**Task to complete**.
Take the data below and copy exactly the lines starting at the one with "mesh = cad_parts[name].data" and finishing at the one with "mesh.materials.append(material)", both included.

*** Data ***

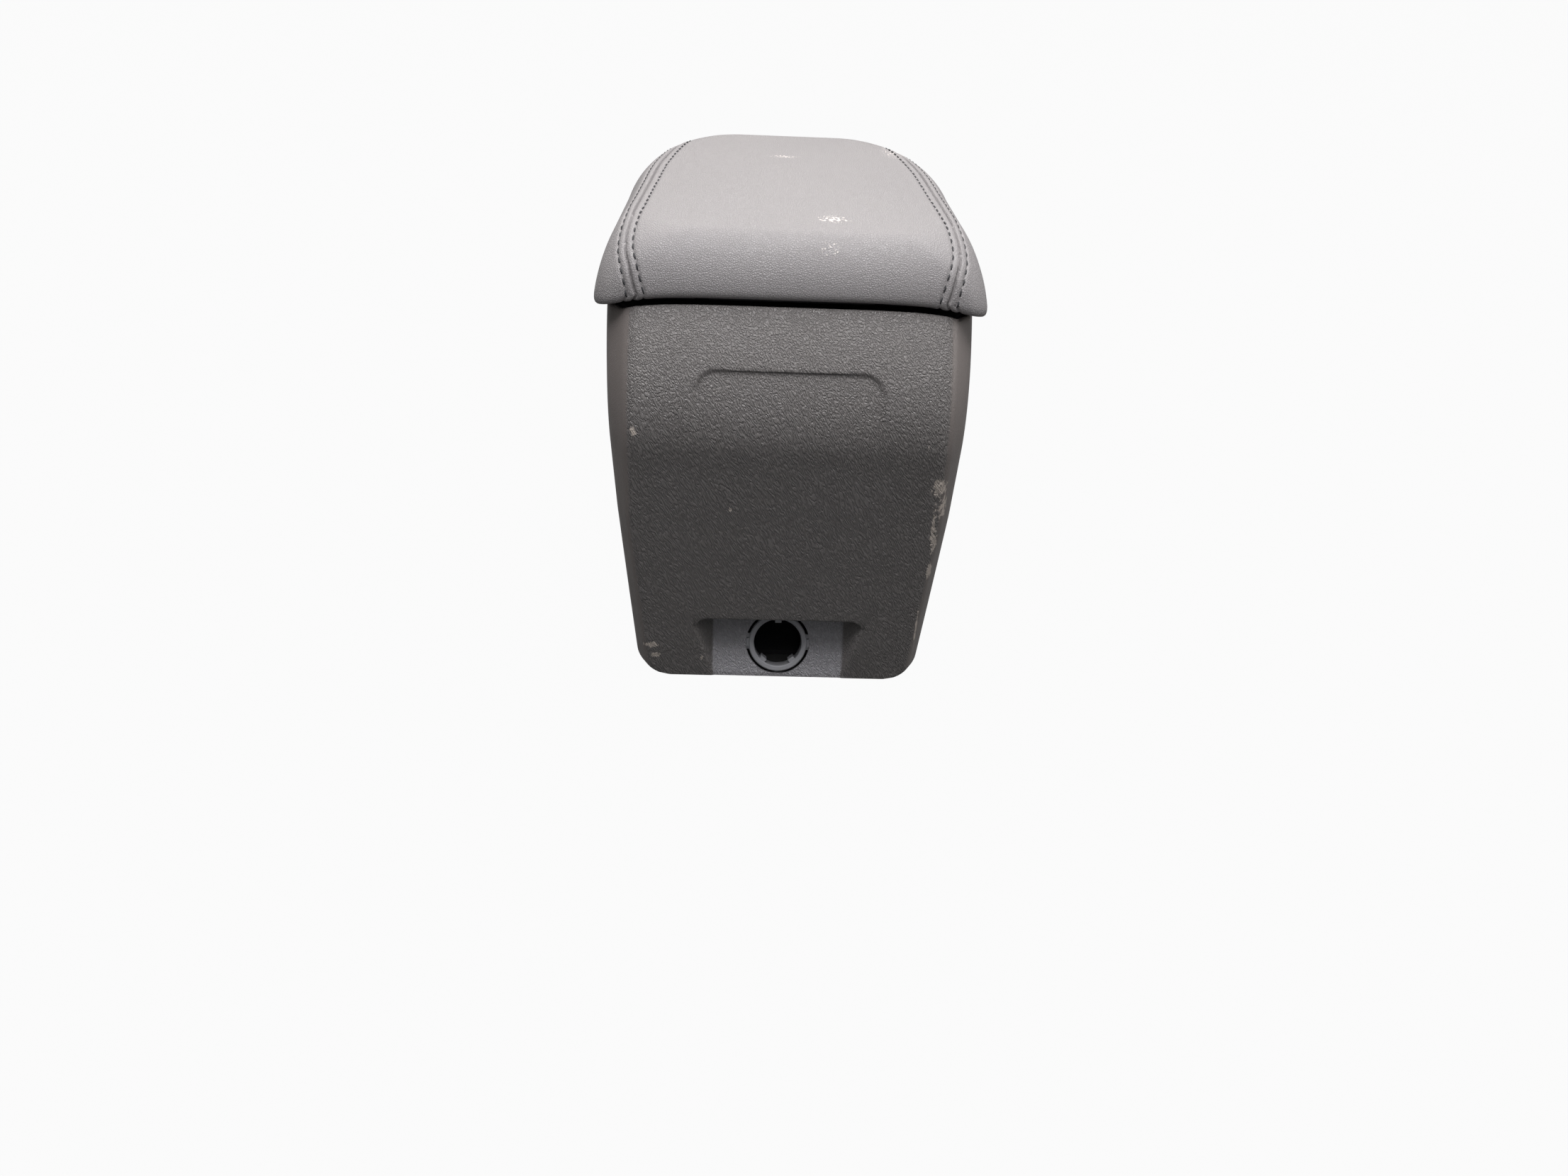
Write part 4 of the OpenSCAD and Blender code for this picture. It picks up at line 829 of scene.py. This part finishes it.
def build_stitches(mesh, chains, material):
    bm = bmesh.new()
    bm.from_mesh(mesh)
    tree = BVHTree.FromBMesh(bm)
    points, faces = [], []
    sides, sections, radius = 6, 7, THREAD_R * MM
    for side, chain in zip((-1, 1), chains):
        for out in (-STITCH_OUT, STITCH_OUT):
            pts = along_row(chain, side, out, STITCH_PITCH)
            for a, b in zip(pts[:-1], pts[1:]):
                a, b = mix(a, b, 0.08), mix(a, b, 0.8)
                rings = []
                for i in range(sections):
                    t = i / (sections - 1)
                    p = Vector(mix(a, b, t))
                    hit, normal, _, _ = tree.find_nearest(p)
                    along = Vector(b - a).normalized()
                    across = along.cross(normal).normalized()
                    lift = (0.12 - 0.6 * abs(2 * t - 1) ** 3) * MM
                    slim = radius * (0.55 + 0.45 * math.sin(math.pi * (0.08 + 0.84 * t)))
                    mid = hit + normal * lift
                    rings.append([mid + across * slim * math.cos(q) + normal * slim * math.sin(q)
                                  for q in np.linspace(0, 2 * math.pi, sides + 1)[:-1]])
                k = len(points)
                for ring in rings:
                    points += [tuple(p) for p in ring]
                faces += grid_faces(sections, sides, start=k)
                last = k + (sections - 1) * sides
                faces += [tuple(range(k + sides - 1, k - 1, -1)), tuple(range(last, last + sides))]
    bm.free()
    obj = make_object("lid_stitching", points, faces, material, scale=1.0)
    obj.data.shade_smooth()
    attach(obj, "lid")


def build_foam(material, chains):
    foam_ts = SKIN_T + LAYER
    outer = dome(math.radians(2), foam_ts, foam_ts + 1.2, foam_ts, 16, 12)
    inner = dome(math.radians(2), foam_ts + FOAM_SIDE, foam_ts + FOAM_TOP, foam_ts, 16, 12)
    rows, cols = len(outer), len(outer[0])
    outer, inner = np.array(outer).reshape(-1, 3), np.array(inner).reshape(-1, 3)
    for pts, _ in chains:
        # The pad gives way under each seam, by no more than its own thickness allows
        line = pts / MM
        through = inner - outer
        thick = np.linalg.norm(through, axis=1)
        away = segment_distance(outer, line[:-1], line[1:])
        sink = np.minimum(1.9 * np.exp(-(away / 5.0) ** 2), 0.6 * thick)
        outer = outer + through * (sink / thick)[:, None]
    points = list(outer) + list(inner)
    faces = grid_faces(rows, cols)
    faces += [tuple(reversed(f)) for f in grid_faces(rows, cols, start=rows * cols)]
    for j in range(cols):
        k = (j + 1) % cols
        faces.append((j, rows * cols + j, rows * cols + k, k))
    for base, flip in ((0, False), (rows * cols, True)):
        ring = [base + (rows - 1) * cols + j for j in range(cols)]
        faces.append(tuple(reversed(ring)) if flip else tuple(ring))
    obj = make_object("lid_foam_pad", points, faces, material)
    soften(obj, 50)
    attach(obj, "lid")
    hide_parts("lid_foam")


# Wear on the cover and dust on the lid: centre and half size of each place
COVER_WEAR = [
    ((-77.5, -131, 154.7), (2.5, 6, 4.5)), ((78.8, -131, 128), (6, 9, 7)), ((81.6, -128, 115.7), (3.5, 9, 11)),
    ((79.5, -130, 95.2), (2.6, 9, 11)), ((78.9, -129, 75.7), (2.4, 9, 8)), ((78.2, -130, 104), (1.8, 8, 18)),
    ((-70.4, -129, 21.1), (6, 8, 3)), ((-68.5, -129, 14.1), (4, 8, 2.5)), ((-42.7, -130, 12.4), (1.5, 5, 2)),
    ((-28.4, -131, 111.2), (1.2, 5, 2)), ((71.3, -131, 149.7), (1.2, 5, 3)), ((76, -129, 36), (0.8, 6, 20)),
]
LID_DUST = [
    ((-4, 33, 246), (12, 4, 6)), ((20, -68, 244), (11, 6, 6)), ((19, -89, 234), (10, 6, 6)),
    ((60, 60, 240), (10, 20, 8)),
]


def build_lights():
    def area(name, place, target, size, power, color):
        data = bpy.data.lights.new(name, "AREA")
        data.shape = "RECTANGLE"
        data.size, data.size_y = size
        data.energy = power
        data.color = color
        obj = bpy.data.objects.new(name, data)
        obj.location = place
        obj.rotation_mode = "QUATERNION"
        obj.rotation_quaternion = (Vector(target) - Vector(place)).to_track_quat("-Z", "Y")
        link(obj)

    area("light_behind", (-0.2, 1.45, 1.9), (0, 0, 0.2), (2.4, 2.4), 46, (1.0, 0.97, 0.94))
    area("light_top", (0.1, -0.18, 1.75), (0, -0.1, 0.15), (1.8, 0.7), 42, (0.99, 0.99, 1.0))
    area("light_high", (0.15, -1.25, 1.45), (0, 0, 0.15), (0.7, 0.5), 2.2, (0.99, 0.99, 1.0))
    area("light_low", (0.1, -2.0, 0.75), (0, 0, 0.1), (1.2, 0.5), 0.7, (0.95, 0.97, 1.0))
    area("light_face", (0.0, -1.75, 1.05), (0, 0, 0.15), (0.4, 0.4), 1.9, (0.98, 0.99, 1.0))
    area("light_right", (1.8, -0.2, 0.8), (0, 0, 0.15), (0.8, 0.8), 6.5, (1.0, 0.99, 0.98))
    area("light_left", (-1.8, -0.3, 0.7), (0, 0, 0.15), (0.8, 0.8), 1.1, (1.0, 0.96, 0.92))
    world = bpy.data.worlds.new("world")
    world.use_nodes = True
    tree = world.node_tree
    tree.nodes.clear()
    back = tree.nodes.new("ShaderNodeBackground")
    plain = tree.nodes.new("ShaderNodeBackground")
    back.inputs["Color"].default_value = (1, 1, 1, 1)
    back.inputs["Strength"].default_value = 1.0
    plain.inputs["Color"].default_value = (0.93, 0.95, 1.0, 1)
    plain.inputs["Strength"].default_value = 0.04
    path = tree.nodes.new("ShaderNodeLightPath")
    blend = tree.nodes.new("ShaderNodeMixShader")
    out = tree.nodes.new("ShaderNodeOutputWorld")
    tree.links.new(path.outputs["Is Camera Ray"], blend.inputs[0])
    tree.links.new(plain.outputs[0], blend.inputs[1])
    tree.links.new(back.outputs[0], blend.inputs[2])
    tree.links.new(blend.outputs[0], out.inputs[0])
    bpy.context.scene.world = world


def build_floor():
    mesh = bpy.data.meshes.new("floor")
    half, low = 4.0, -0.0005
    corners = [(-half, -half, low), (half, -half, low), (half, half, low), (-half, half, low)]
    mesh.from_pydata(corners, [], [(0, 1, 2, 3)])
    floor = bpy.data.objects.new("floor", mesh)
    link(floor)
    n = Nodes("floor_white")
    diffuse = n.add("ShaderNodeBsdfDiffuse")
    n.put(diffuse, "Color", (0.05, 0.05, 0.05, 1))
    glow = n.add("ShaderNodeEmission")
    n.put(glow, "Strength", 1.0)
    path = n.add("ShaderNodeLightPath")
    place = n.add("ShaderNodeSeparateXYZ")
    n.put(place, 0, n.pos)
    # Painted shadow: under the cover's footprint the floor gets no glow, so it shows dark through the socket hole.
    beyond_x = n.math("GREATER_THAN", n.math("ABSOLUTE", place.outputs["X"]), 52 * MM)
    beyond_y = n.math("GREATER_THAN", n.math("ABSOLUTE", n.math("ADD", place.outputs["Y"], 63.5 * MM)), 64 * MM)
    glow_outside_painted_shadow = n.math("MAXIMUM", beyond_x, beyond_y)
    glossy = n.math("MULTIPLY", path.outputs["Is Glossy Ray"], 0.2)
    straight = n.math("MAXIMUM", path.outputs["Is Camera Ray"], path.outputs["Is Transmission Ray"])
    rays = n.math("MAXIMUM", straight, glossy)
    seen = n.math("MULTIPLY", n.math("MULTIPLY", rays, 0.96), glow_outside_painted_shadow)
    blend = n.add("ShaderNodeMixShader")
    n.put(blend, 0, seen)
    n.tree.links.new(diffuse.outputs[0], blend.inputs[1])
    n.tree.links.new(glow.outputs[0], blend.inputs[2])
    n.tree.links.new(blend.outputs[0], n.out.inputs["Surface"])
    mesh.materials.append(n.mat)


def dress_cad():
    """Carried-over CAD nodes keep their shape and get their finish."""
    dark = plain_material("inner_plastic_grained", (44, 44, 46), (52, 52, 54), 0.55, 900, 0.0001)
    finishes = {
        "socket_sleeve": plain_material("sleeve_plastic_satin", (148, 148, 152), (158, 158, 162), 0.42, 1200, 0.00004),
        "storage_bin": dark,
        "lid_carrier": dark,
        "lid_lining": dark,
        "bin_mat": plain_material("mat_rubber_matte", (30, 30, 31), (38, 38, 39), 0.8, 700, 0.0003),
        "base_plate": plain_material("base_steel_coated", (58, 58, 60), (66, 66, 68), 0.4, 600, 0.00005, 0.6),
        "lid_bumpers": plain_material("bumper_rubber_matte", (26, 26, 26), (34, 34, 34), 0.75, 900, 0.0001),
        "hinge_pin": plain_material("pin_steel_ground", (176, 176, 178), (190, 190, 190), 0.28, 1500, 0.00003, 1.0),
        "hinge_washers": plain_material("washer_plastic_smooth", (220, 218, 212), (228, 226, 220), 0.4, 900, 0.00003),
    }
    coated = plain_material("hinge_steel_coated", (46, 46, 48), (56, 56, 58), 0.38, 800, 0.00005, 0.6)
    zinc = plain_material("screw_steel_zinc", (168, 170, 172), (190, 190, 186), 0.32, 1500, 0.00004, 1.0)
    for name in ("hinge_base", "hinge_leaf"):
        finishes[name] = coated
    for name in ("cover_screws", "bin_screws", "hinge_base_screws", "leaf_screws", "lining_screws"):
        finishes[name] = zinc
    for name, material in finishes.items():
        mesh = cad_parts[name].data
        mesh.materials.clear()
        mesh.materials.append(material)


bpy.context.scene.view_settings.view_transform = "Standard"
place_camera()
build_lights()
build_floor()
dress_cad()
build_cover(cover_material())
leather_mesh, seam_chains = build_leather(leather_material())
build_stitches(leather_mesh, seam_chains, plain_material("thread_dark", (40, 40, 43), (50, 50, 53), 0.6, 3000, 0.0001))
build_foam(plain_material("foam_moulded", (120, 116, 104), (132, 127, 114), 0.9, 700, 0.0004), seam_chains)
bpy.data.meshes.remove(leather_mesh)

***

**Written answer**.
        mesh = cad_parts[name].data
        mesh.materials.clear()
        mesh.materials.append(material)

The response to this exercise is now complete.